#### SUPPLIED MATERIAL

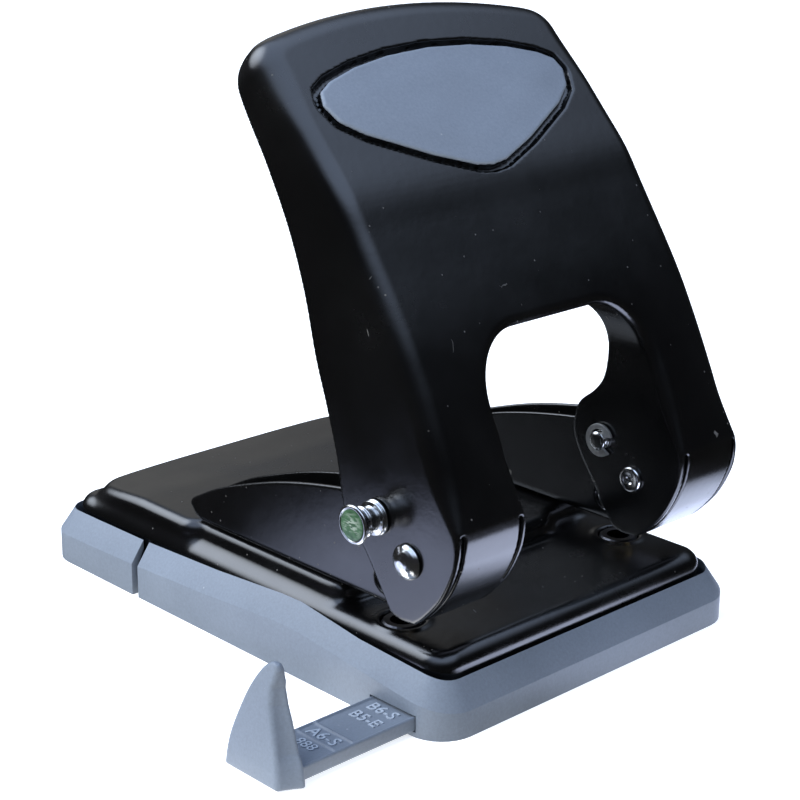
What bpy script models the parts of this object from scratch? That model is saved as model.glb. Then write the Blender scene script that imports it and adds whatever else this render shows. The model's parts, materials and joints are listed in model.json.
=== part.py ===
"""Heavy desk punch with two arms, a raised lever handle, a grey chip tray and a sliding paper guide.

Lengths in the code are millimetres and are written to the scene in metres, +Z up.
The origin is on the floor under the middle of the tray and rear clip.
+X runs to the right arm, -Y is the side where the paper goes in.
"""
import math

import bmesh
import bpy
from mathutils import Matrix, Vector

MM = 0.001

# Grey tray and rear clip
BASE_HALF_X = 55.0
BASE_HALF_Y = 79.0
BASE_CORNER = 10.0
WALL = 2.0
RIM_IN = 4.2
FLOOR = 1.2
TRAY_REAR_Y = 36.4
CLIP_FRONT_Y = 39.0
TRAY_HINGE = (37.7, 2.6)

# Black steel base
STEEL = 1.5
PLATE_HALF_X = 49.8
PLATE_HALF_Y = 73.6
PLATE_BOTTOM = 6.6
TABLE_Z = 18.5
DECK_Z = 23.7
STOP_Y = -38.5

# Arms, pivots and punches
HOLE_X = 40.0
PUNCH_Y = -50.5
PUNCH_R = 3.0
ARM_IN = 28.4
ARM_OUT = 51.0
PIVOT = (-63.5, 41.0)
DRIVER = (-53.0, 49.0)
DRIVER_R = math.hypot(DRIVER[0] - PIVOT[0], DRIVER[1] - PIVOT[1])
DRIVER_ANGLE = math.degrees(math.atan2(DRIVER[1] - PIVOT[1], DRIVER[0] - PIVOT[0]))
LEVER_SWING = 45.0
PIN_R = 2.5
WRAP_R = 16.0

# Bracket channels
CHEEK_T = 1.2
BRACKET_HALF = 6.0
BRACKET_Z = 24.0

# Handle front face: the flat upper face starts at FACE_AT and leans back
FACE_AT = (-27.1, 135.7)
FACE_ANGLE = math.radians(47.0)

# Paper guide
BAR_Y = (-70.3, -55.5)
BAR_Z = (1.5, 5.1)
FIN_X = -95.3


def clear_scene():
    for thing in list(bpy.data.objects):
        bpy.data.objects.remove(thing, do_unlink=True)


clear_scene()
PARTS = bpy.data.collections.new("desk_punch")
CUTTERS = bpy.data.collections.new("cutters")
bpy.context.scene.collection.children.link(PARTS)
bpy.context.scene.collection.children.link(CUTTERS)


def material(name, colour, metallic, roughness):
    made = bpy.data.materials.new(name)
    made.use_nodes = True
    shader = made.node_tree.nodes["Principled BSDF"]
    shader.inputs["Base Color"].default_value = (*colour, 1.0)
    shader.inputs["Metallic"].default_value = metallic
    shader.inputs["Roughness"].default_value = roughness
    return made


BLACK = (0.012, 0.012, 0.014)
GREY = (0.22, 0.26, 0.31)
STEEL_COLOUR = (0.62, 0.62, 0.6)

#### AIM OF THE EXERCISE
Print the material above verbatim, first line through the line containing "sliding paper guide.", both included.

#### WRITTEN SOLUTION
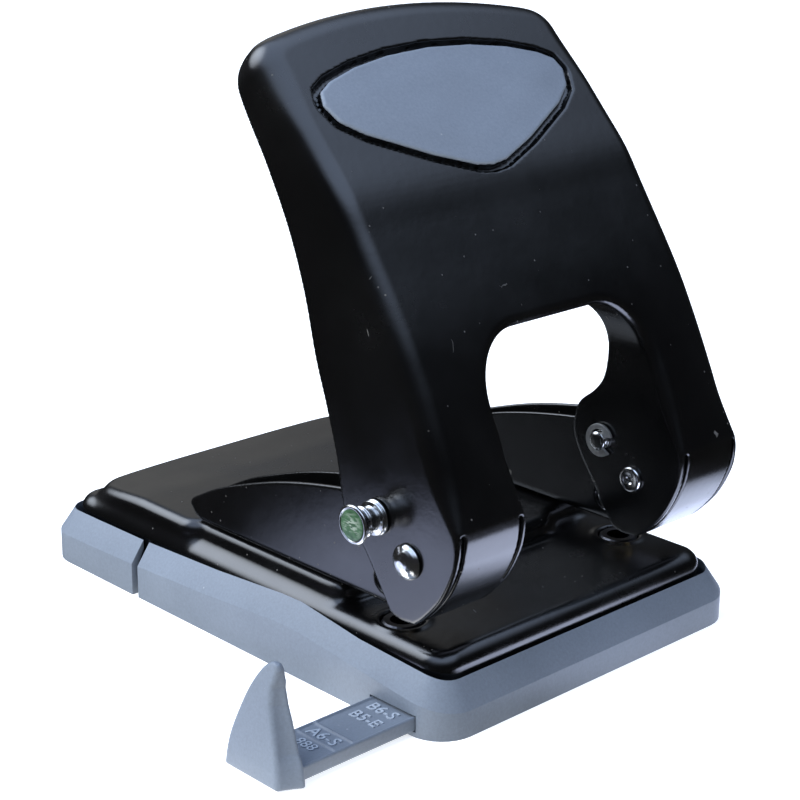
What bpy script models the parts of this object from scratch? That model is saved as model.glb. Then write the Blender scene script that imports it and adds whatever else this render shows. The model's parts, materials and joints are listed in model.json.
=== part.py ===
"""Heavy desk punch with two arms, a raised lever handle, a grey chip tray and a sliding paper guide.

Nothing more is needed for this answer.